▸ Data provided
* begin *

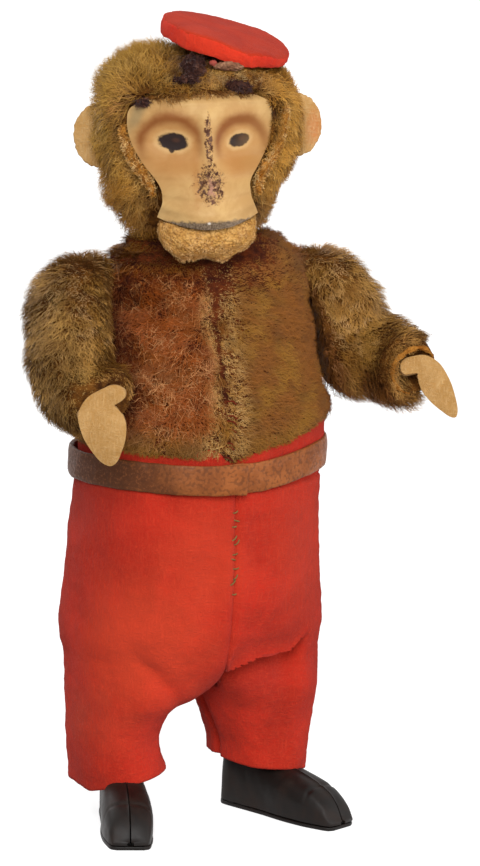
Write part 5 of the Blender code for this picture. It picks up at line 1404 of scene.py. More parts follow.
@dataclass
class Shoe:
    """A shoe pressed in two halves, on a thin sole plate.

    A place is the heel's distance out in millimetres and the toe's turn in degrees; a station is a share of the
    length, the half width and the height there.
    """
    heel_y: float = 2.4
    right_place: Pair = (16.8, 18.5)
    left_place: Pair = (12.7, 24.5)
    length: float = 35.4
    sole: float = 0.9
    rim: float = 0.12
    stations: Rows = (
        (0, 3.3, 13.97), (.03, 4.4, 14.3), (.07, 4.85, 14.4), (.14, 5, 14.2), (.28, 5.12, 13.6), (.42, 5.3, 12.8),
        (.52, 5.65, 12.0), (.58, 5.85, 11.5), (.64, 5.95, 11.0), (.72, 5.95, 10.2), (.79, 5.85, 9.4), (.86, 5.5, 8.2),
        (.91, 5.15, 6.9), (.95, 4.9, 5.4), (.98, 4.5, 3.7), (1, 4.1, 2.3))

    def frame(self, side: Side) -> Matrix:
        """From the shoe's own axes, toe along -y, to the frame."""
        out, turned = self.right_place if side is Side.RIGHT else self.left_place
        turn = Matrix.Rotation(side.value * math.radians(turned), 4, "Z")
        return Matrix.Translation(at(side.value * out, self.heel_y, 0)) @ turn

    def half_surface(self, side_sign: float, u: float, v: float) -> Vector:
        """A point of a half; u runs from heel to toe, v from the sole's edge over to the middle slit."""
        distance = u * self.length
        half = flowing([(s, w) for s, w, _ in self.stations], u)
        tall = flowing([(s, h) for s, _, h in self.stations], u)
        floor = self.sole + 0.3
        section = ((half, 0.0), (half * 1.005, 0.34), (half * 0.965, 0.62), (half * 0.80, 0.86), (half * 0.45, 0.98),
                   (0.18, 1.0))
        spot = curve_through([(x, z, 0.0) for x, z in section], v)
        x, rise_share = max(spot.x, 0.18), min(spot.y, 1.005)
        crease = 0.3 * bell(u - 0.80, 0.015) * smooth_step(rise_share, 0.2, 0.7)
        lip = (0.35 * smooth_step(u, 0.05, 0.2) * (1 - smooth_step(u, 0.9, 0.99)) - 0.12) * math.exp(-(1 - v) / 0.035)
        z = floor + (tall - floor) * rise_share - crease + lip
        return Vector((side_sign * x, -distance, z)) * MM

    def half(self, side: Side, inner: bool, finish: Material) -> Piece:
        """Make one pressed half."""
        sign = -side.value if inner else side.value
        form = Form.sheet(96, 30, lambda u, v: self.half_surface(sign, u, v))
        ends = [edge for edge in form.bm.edges if edge.is_boundary]
        heel = [edge for edge in ends if all(vert.co.y > -0.02 * MM for vert in edge.verts)]
        toe = [edge for edge in ends if all(vert.co.y < -(self.length - 0.02) * MM for vert in edge.verts)]
        for edges, shift in ((heel, 0.35), (toe, -0.45)):
            made = bmesh.ops.extrude_edge_only(form.bm, edges=edges)
            verts = [item for item in made["geom"] if isinstance(item, bmesh.types.BMVert)]
            bmesh.ops.scale(form.bm, vec=(0.15, 1.0, 0.75), verts=verts)
            bmesh.ops.translate(form.bm, vec=(sign * 0.18 * MM, shift * MM, 0.3 * MM), verts=verts)
        form.facing_out().facing(lambda face: face.normal.x * sign * face.calc_area())
        form.ripple(0.10 * MM, 5 * MM, 4 + sign, 3)
        name = side.word + ("_shoe_inner" if inner else "_shoe_outer")
        piece = form.walled(0.5 * MM).placed(self.frame(side)).finished(name, finish, 60)
        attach(piece, side.word + "_leg_and_foot")
        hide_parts(name + "_half")
        return piece

    def sole_plate(self, side: Side, finish: Material) -> Piece:
        """Make the sole with its thin rim."""
        def place(u: float, v: float) -> Vector:
            """A point of the plate; u runs from heel to toe, v across it."""
            distance = u * (self.length + 2 * self.rim)
            half = flowing([(s, w) for s, w, _ in self.stations], min(distance / self.length, 1.0)) + self.rim
            half *= 1 - 0.25 * smooth_step(distance, self.length - 0.2, self.length + 2 * self.rim)
            return Vector(((2 * v - 1) * half, -distance, self.sole)) * MM
        form = Form.sheet(60, 10, place).facing_out().facing(lambda face: face.normal.z)
        form.walled(self.sole * MM).eased(0.2 * MM, 2, 60).placed(self.frame(side))
        piece = form.finished(side.word + "_shoe_sole", finish, 50)
        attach(piece, side.word + "_leg_and_foot")
        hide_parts(side.word + "_sole")
        return piece

    def build(self, side: Side, finish: Material, sole: Material) -> None:
        """Make the shoe."""
        self.half(side, True, finish)
        self.half(side, False, finish)
        self.sole_plate(side, sole)


# ---------------------------------------------------------------- head, face, chin, ears, cap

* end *

▸ Task objective
Reproduce the listing shown above in its entirety, exactly.

▸ Exercise answer
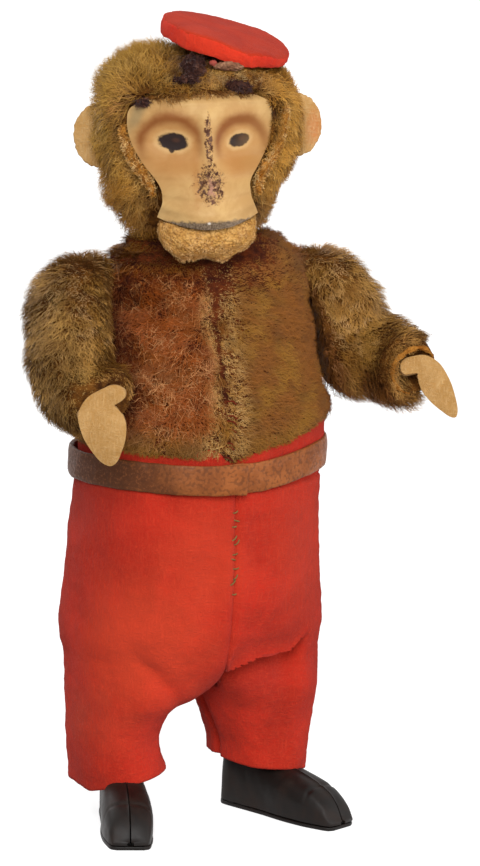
Write part 5 of the Blender code for this picture. It picks up at line 1404 of scene.py. More parts follow.
@dataclass
class Shoe:
    """A shoe pressed in two halves, on a thin sole plate.

    A place is the heel's distance out in millimetres and the toe's turn in degrees; a station is a share of the
    length, the half width and the height there.
    """
    heel_y: float = 2.4
    right_place: Pair = (16.8, 18.5)
    left_place: Pair = (12.7, 24.5)
    length: float = 35.4
    sole: float = 0.9
    rim: float = 0.12
    stations: Rows = (
        (0, 3.3, 13.97), (.03, 4.4, 14.3), (.07, 4.85, 14.4), (.14, 5, 14.2), (.28, 5.12, 13.6), (.42, 5.3, 12.8),
        (.52, 5.65, 12.0), (.58, 5.85, 11.5), (.64, 5.95, 11.0), (.72, 5.95, 10.2), (.79, 5.85, 9.4), (.86, 5.5, 8.2),
        (.91, 5.15, 6.9), (.95, 4.9, 5.4), (.98, 4.5, 3.7), (1, 4.1, 2.3))

    def frame(self, side: Side) -> Matrix:
        """From the shoe's own axes, toe along -y, to the frame."""
        out, turned = self.right_place if side is Side.RIGHT else self.left_place
        turn = Matrix.Rotation(side.value * math.radians(turned), 4, "Z")
        return Matrix.Translation(at(side.value * out, self.heel_y, 0)) @ turn

    def half_surface(self, side_sign: float, u: float, v: float) -> Vector:
        """A point of a half; u runs from heel to toe, v from the sole's edge over to the middle slit."""
        distance = u * self.length
        half = flowing([(s, w) for s, w, _ in self.stations], u)
        tall = flowing([(s, h) for s, _, h in self.stations], u)
        floor = self.sole + 0.3
        section = ((half, 0.0), (half * 1.005, 0.34), (half * 0.965, 0.62), (half * 0.80, 0.86), (half * 0.45, 0.98),
                   (0.18, 1.0))
        spot = curve_through([(x, z, 0.0) for x, z in section], v)
        x, rise_share = max(spot.x, 0.18), min(spot.y, 1.005)
        crease = 0.3 * bell(u - 0.80, 0.015) * smooth_step(rise_share, 0.2, 0.7)
        lip = (0.35 * smooth_step(u, 0.05, 0.2) * (1 - smooth_step(u, 0.9, 0.99)) - 0.12) * math.exp(-(1 - v) / 0.035)
        z = floor + (tall - floor) * rise_share - crease + lip
        return Vector((side_sign * x, -distance, z)) * MM

    def half(self, side: Side, inner: bool, finish: Material) -> Piece:
        """Make one pressed half."""
        sign = -side.value if inner else side.value
        form = Form.sheet(96, 30, lambda u, v: self.half_surface(sign, u, v))
        ends = [edge for edge in form.bm.edges if edge.is_boundary]
        heel = [edge for edge in ends if all(vert.co.y > -0.02 * MM for vert in edge.verts)]
        toe = [edge for edge in ends if all(vert.co.y < -(self.length - 0.02) * MM for vert in edge.verts)]
        for edges, shift in ((heel, 0.35), (toe, -0.45)):
            made = bmesh.ops.extrude_edge_only(form.bm, edges=edges)
            verts = [item for item in made["geom"] if isinstance(item, bmesh.types.BMVert)]
            bmesh.ops.scale(form.bm, vec=(0.15, 1.0, 0.75), verts=verts)
            bmesh.ops.translate(form.bm, vec=(sign * 0.18 * MM, shift * MM, 0.3 * MM), verts=verts)
        form.facing_out().facing(lambda face: face.normal.x * sign * face.calc_area())
        form.ripple(0.10 * MM, 5 * MM, 4 + sign, 3)
        name = side.word + ("_shoe_inner" if inner else "_shoe_outer")
        piece = form.walled(0.5 * MM).placed(self.frame(side)).finished(name, finish, 60)
        attach(piece, side.word + "_leg_and_foot")
        hide_parts(name + "_half")
        return piece

    def sole_plate(self, side: Side, finish: Material) -> Piece:
        """Make the sole with its thin rim."""
        def place(u: float, v: float) -> Vector:
            """A point of the plate; u runs from heel to toe, v across it."""
            distance = u * (self.length + 2 * self.rim)
            half = flowing([(s, w) for s, w, _ in self.stations], min(distance / self.length, 1.0)) + self.rim
            half *= 1 - 0.25 * smooth_step(distance, self.length - 0.2, self.length + 2 * self.rim)
            return Vector(((2 * v - 1) * half, -distance, self.sole)) * MM
        form = Form.sheet(60, 10, place).facing_out().facing(lambda face: face.normal.z)
        form.walled(self.sole * MM).eased(0.2 * MM, 2, 60).placed(self.frame(side))
        piece = form.finished(side.word + "_shoe_sole", finish, 50)
        attach(piece, side.word + "_leg_and_foot")
        hide_parts(side.word + "_sole")
        return piece

    def build(self, side: Side, finish: Material, sole: Material) -> None:
        """Make the shoe."""
        self.half(side, True, finish)
        self.half(side, False, finish)
        self.sole_plate(side, sole)


# ---------------------------------------------------------------- head, face, chin, ears, cap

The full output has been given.